Country's vanguard of deeply sassy women had a big impact this year among critics and connoisseurs: Brandy Clark's 12 Stories topped more than one Best Albums list, and Kacey Musgraves is on an award tour that will, I hope, land her a handful of Grammys. But let's not forget older sister Miranda in this feminist-flavored family affair. She's been burning down preconceptions in Nashville for years, and this single, the sleeper hit from her 2011 album Four The Record, shows her match-throwing skills at their apex. Written by Musgraves and Clark with their creative BFF Shane McAnally, "Mama's Broken Heart" is an unhinged reworking of Nancy Sinatra's "These Boots Are Made For Walking" — a faster pussycat's account of a post-breakup binge that does in any Oprah-like notions of inner healing. Lambert brings the swagger throughout the scene-setting verses and a metal-country chorus that rips the curtains down. Hide your crazy? Sorry, mama. Even nice girls don't do that any more.

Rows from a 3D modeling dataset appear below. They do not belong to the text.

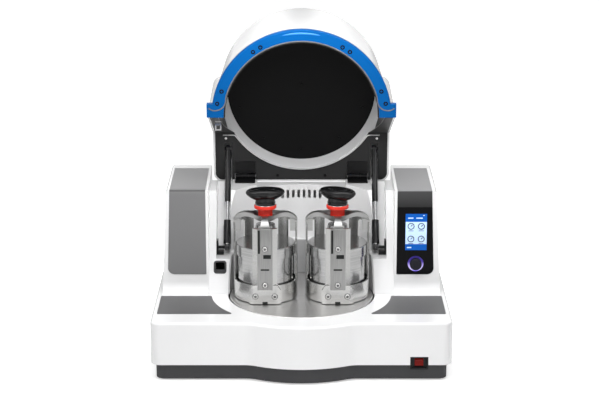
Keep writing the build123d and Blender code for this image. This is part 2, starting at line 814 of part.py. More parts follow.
for name, hand in (("left", -1), ("right", 1)):
    axis_at = (hand * ORBIT_R, SUN_Y)
    track_z = TRACK_Z[name]

    with BuildPart() as planet_drive:
        with BuildSketch(Plane((*axis_at, track_z - 1))):
            Circle(PLANET_SHAFT_R)
        extrude(amount=CAGE_Z - track_z + 1)
        with BuildSketch(Plane((*axis_at, SHELF_Z + 0.4))):
            Circle(40)
        extrude(amount=CAGE_Z - SHELF_Z - 0.4)
        with BuildSketch(Plane((*axis_at, track_z - 1))):
            Circle(PLANET_PULLEY_R + 2.5)
        extrude(amount=TRACK_H + 1)
        with BuildSketch(Plane((*axis_at, track_z))):
            Circle(PLANET_PULLEY_R + 8)
            Circle(PLANET_PULLEY_R, mode=Mode.SUBTRACT)
        extrude(amount=TRACK_H - 1, mode=Mode.SUBTRACT)
    planet_drive.part.label = f"planet_drive_{name}"
    export_step(planet_drive.part, f"parts/planet_drive_{name}.step")

    # The holder is a steel tube on a base disc. Its windows leave a broad front plate, two side
    # posts and two rear posts, and the front pair of windows is open at the top.
    with BuildPart() as jar_holder:
        with BuildSketch(Plane((*axis_at, CAGE_Z))):
            Circle(CAGE_R)
        extrude(amount=CAGE_TOP - CAGE_Z)
        for turn, width, top in HOLDER_WINDOWS:
            outward = (cos(radians(turn)), sin(radians(turn)), 0)
            window = Plane((*axis_at, 0), x_dir=(-outward[1], outward[0], 0), z_dir=outward)
            with BuildSketch(window):
                with Locations((0, (CAGE_SILL_Z + top) / 2)):
                    RectangleRounded(width, top - CAGE_SILL_Z, 6)
            extrude(amount=CAGE_R + 5, mode=Mode.SUBTRACT)
        # Front plate with sloping edges, on its wide bolted foot
        with BuildSketch(Plane((*axis_at, CAGE_Z))):
            Polygon(
                (-FRONT_PLATE_W / 2, -60),
                (-FRONT_PLATE_W / 2, -FRONT_PLATE_R + 7),
                (-FRONT_FACE_W / 2, -FRONT_PLATE_R),
                (FRONT_FACE_W / 2, -FRONT_PLATE_R),
                (FRONT_PLATE_W / 2, -FRONT_PLATE_R + 7),
                (FRONT_PLATE_W / 2, -60),
                align=None,
            )
        extrude(amount=CAGE_TOP - CAGE_Z)
        front = Plane((axis_at[0], SUN_Y - FRONT_PLATE_R, 0), x_dir=(1, 0, 0), z_dir=(0, -1, 0))
        with BuildSketch(front):
            Polygon(
                (-FOOT_W / 2, CAGE_Z),
                (FOOT_W / 2, CAGE_Z),
                (FOOT_W / 2, CAGE_Z + 34),
                (FRONT_PLATE_W / 2, CAGE_Z + 48),
                (-FRONT_PLATE_W / 2, CAGE_Z + 48),
                (-FOOT_W / 2, CAGE_Z + 34),
                align=None,
            )
        extrude(amount=-26)
        with BuildSketch(Plane((*axis_at, CAGE_Z))):
            Circle(CAGE_R + 9)
        extrude(amount=CAGE_TOP - CAGE_Z, mode=Mode.INTERSECT)
        with BuildSketch(Plane((*axis_at, JAR_Z))):
            Circle(CAGE_R - CAGE_T)
        extrude(amount=CAGE_TOP, mode=Mode.SUBTRACT)
    jar_holder.part.label = f"jar_holder_{name}"
    export_step(jar_holder.part, f"parts/jar_holder_{name}.step")

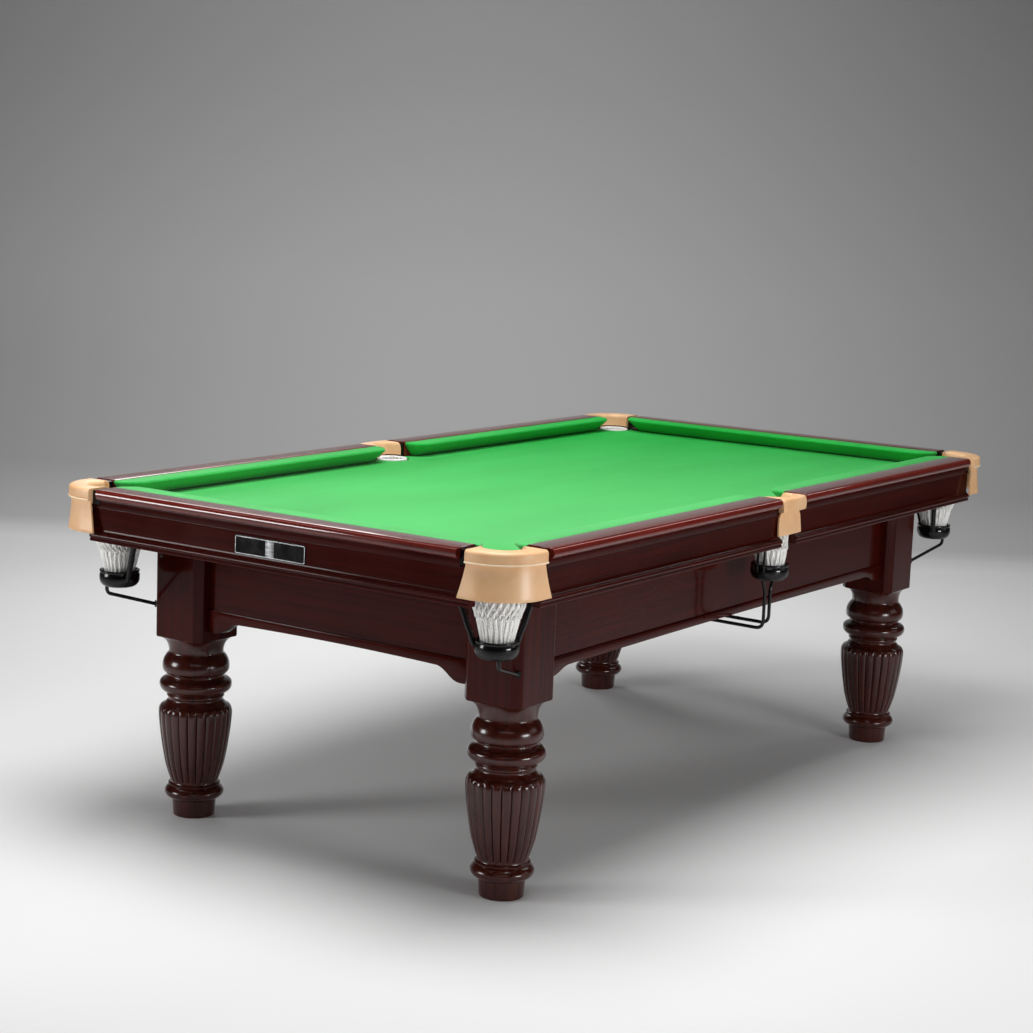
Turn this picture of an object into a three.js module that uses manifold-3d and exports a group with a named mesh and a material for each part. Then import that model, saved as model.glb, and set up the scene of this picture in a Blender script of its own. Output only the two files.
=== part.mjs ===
// Pool table with turned legs, leather-capped pockets and hanging nets.
// Units are millimetres, +Z is up, the long side runs along X, and the origin is on
// the floor under the middle of the table.
import * as THREE from 'three';
import { mergeVertices } from 'three/addons/utils/BufferGeometryUtils.js';
import Module from 'manifold-3d';

const wasm = await Module();
wasm.setup();

// ---------------------------------------------------------------- driving sizes

// playing area, measured between the cushion noses
const playLength = 2235;
const playWidth = 1118;
const cushionDepth = 55;
const railTopWidth = 70;

// clearance between neighbouring pieces
const gap = 0.3;

// bed
const bedHeight = 808;
const railRise = 42;
const clothThickness = 1;
const slateThickness = 25;
const slateEdgeGap = 1;
const slateNotchRadius = 54;
const slateStrapNotchRadius = 87;
const clothNotchMargin = 2;
const notchSides = 24;
const slateCount = 3;

// wooden rail caps
const railLipThickness = 24;
const railLipRadius = 11;
const railBlockGap = 0.5;
const railBlockLift = 0.3;

// fascia boards under the rail lip
const fasciaInset = 21;
const fasciaThickness = 16;
const fasciaHeight = 102.5;
const fasciaTopGap = 0.5;
const fasciaShoulderDrop = 13;
const fasciaCornerReach = 29;
const fasciaMiddleReach = 28;
const beadHeight = 19;
const beadProud = 10;
const stepHeight = 21;
const stepProud = 4;

// cushions
const cushionTopDrop = 1;
const cushionNoseHeight = 36.5;
const cushionNoseBlunt = 5;
const cushionBaseLift = 3;
const cushionBaseDepth = 18;
const cushionCornerReach = 8;
const cornerJawRadius = 57;
const middleJawRadius = 42;
const jawSteps = 6;

// pocket leathers
const pocketHoleRadius = 48;
const cornerHoleInset = 98;
const cornerCapRadius = 106;
const cornerArmEnd = 151;
const throatSet = 2;
const middleHoleInset = 72;
const middleArmEnd = 66;
const middleFrontBow = 5;
const leatherRimThickness = 36;
const leatherSeamDrop = 27;
const leatherEdgeRadius = 8;
const skirtDrop = 106;
const skirtInset = 7;
const skirtFlare = 1;
const skirtSpread = 17;
const skirtThickness = 6;
const middleSkirtHalfWidth = 59;
const middleSkirtNeck = 42;
const middleSkirtShoulder = 18;
const middleSkirtInset = 14;
const middleSkirtFlare = 3;
const middleSkirtDrop = 98;
const capArcSteps = 12;

// pocket irons and ball holders
const ironThickness = 5.4;
const cornerIronThickness = 22.4;
const ironOuterInset = 15;
const ironTopDrop = 4;
const ironHeight = 45;
const ironBackGap = 4;
const cornerIronBackGap = 10;
const ironBowRadius = 50;
const ironBowWidth = 8;
const ironBowHeight = 11;
const armWidth = 14;
const armThickness = 12;
const armKneeDrop = 46;
const armPostClearance = 2;
const armSwing = (22 * Math.PI) / 180;
const middleStrapWidth = 24;
const middleStrapThickness = 6;
const strapTopDrop = 3;
const middleStrapForward = 18;
const strapRadialClearance = 2.5;
const collarThickness = 8;
const collarHeight = 42;
const collarMouthRadius = 28;
const rodRadius = 4.5;
const rodSides = 6;
const mountPlateThickness = 4.5;
const mountPlateWidth = 13;
const mountPlateHeight = 16;
const rodEndDrop = 58;
const rodBendDrop = 18;
const rodBendReach = 10;
const middleRodInnerDrop = 6;
const middleRodOuterDrop = 16;
const middleRodSpacing = 28;
const middleRodNeck = 30;
const middleRodReach = 150;
const middleRodInset = 66;
const middleRodBend = 22;

// nets
const netThickness = 3;
const netTopGap = 2;
const netTopRadius = 45;
const netShoulderDrop = 36.7;
const netShoulderRadius = 58;
const cornerNetInset = 118;
const netWaistDrop = 91.7;
const netWaistRadius = 49;
const netLength = 180;
const netBottomRadius = 37;
const middleNetInset = 64;
const middleNetShoulderDrop = 46.7;
const middleNetShoulderRadius = 44;
const middleNetLength = 148;
const middleNetBottomRadius = 37;
const netSides = 16;

// legs
const postInsetX = 220;
const postInsetY = 128;
const postHalf = 79;
const postChamfer = 17.5;
const postFaceBottom = 463;
const neckHeight = 422;
const neckRadius = 68;
const upperRingZ = 393;
const upperRingRadius = 83;
const upperGrooveZ = 360;
const lowerRingZ = 339;
const lowerRingRadius = 90;
const collarZ = 309;
const collarRadius = 69;
const urnTopZ = 262;
const urnTopRadius = 92;
const urnMiddleZ = 170;
const urnMiddleRadius = 80.5;
const urnBottomZ = 86;
const urnBottomRadius = 60;
const lowerTorusZ = 65;
const lowerTorusRadius = 74;
const footTopZ = 44;
const footRadius = 54;

// levelling feet
const levellerPadRadius = 24;
const levellerRecess = 0.5;
const levellerPadHeight = 12;
const levellerPadBevel = 2;
const levellerStemRadius = 8;
const levellerStemLength = 70;
const levellerClearance = 1.5;
const levellerSides = 16;

// aprons and cross beams
const apronThickness = 25;
const apronRecess = 38;
const apronBottom = 518;
const apronArch = 4;
const earBottomShort = 486;
const earBottomLong = 500;
const earLength = 100;
const earFlat = 24;
const bandHeight = 26;
const bandProud = 5;
const beamHeight = 90;
const beamThickness = 45;

// maker-plate blank on the left end
const plaqueWidth = 210;
const plaqueHeight = 44;
const plaqueThickness = 2;
const plaqueRise = 51;
const plaqueCornerRadius = 5;

// ---------------------------------------------------------------- derived sizes

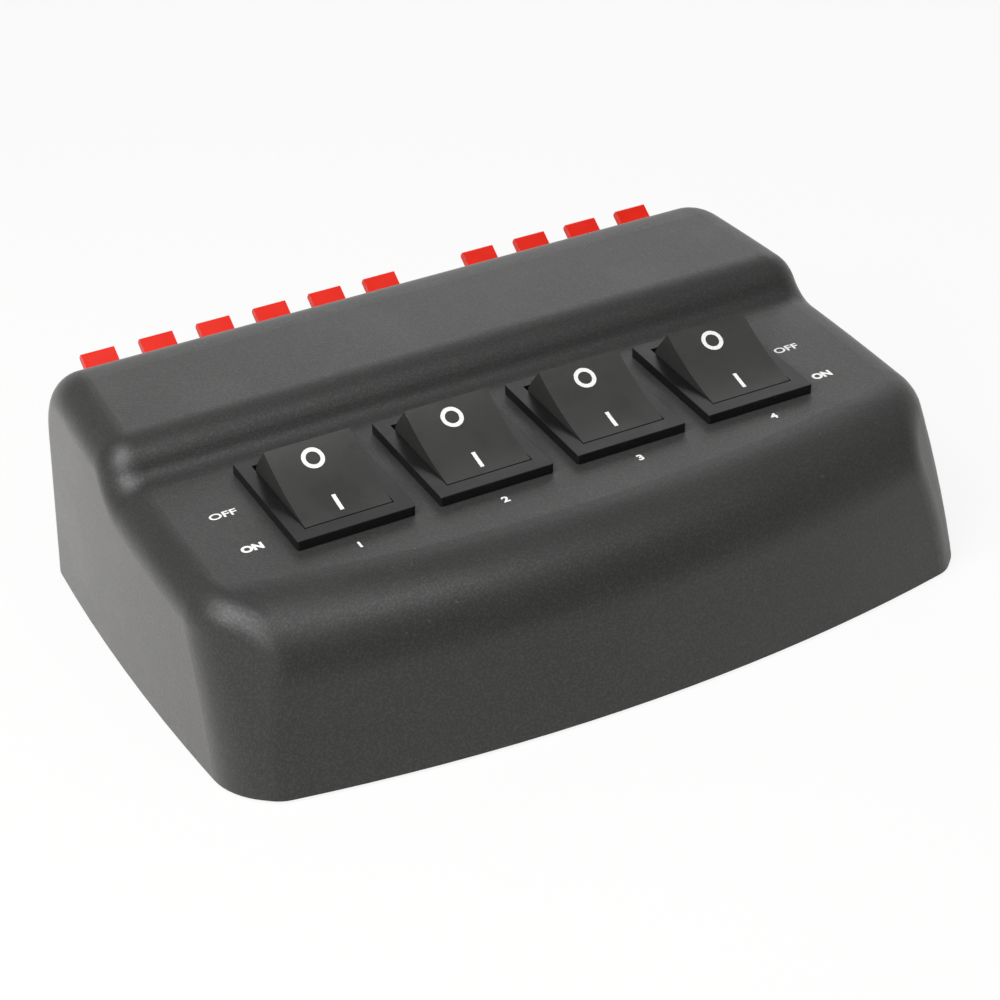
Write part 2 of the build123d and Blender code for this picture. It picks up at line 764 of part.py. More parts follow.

Ylvis, 'The Fox (What Does the Fox Say?)'

Like millions of American parents, I was schooled about this viral hit by my grade schooler. It's a novelty song with a video featuring its Norwegian makers in ridiculous animal costumes. But it's also an irresistibly catchy number that satirizes pop with a volley of well-aimed arrows. The verses unfold with the weighty seriousness of that Imagine Dragons song "Radioactive," which everyone claims to hate, though it was one of 2013's major singles. The chorus bursts forth, powered by an EDM drop covered in sonic silly string. As the song's jumble of pop references gets more confusing, Ylvis — brothers Vegard and Bard Ylvisaker, comedians by trade — unleash a vomitous torrent of weird animal sounds. Instead of the standard uplifting EDM chorus or the roaring croon of modern rock, we get wa-pa-pa-pa pa-pow and ha-ha-ha-tee-ho. This effervescent B.S. cleanser served as a reminder that above all else, pop is fun.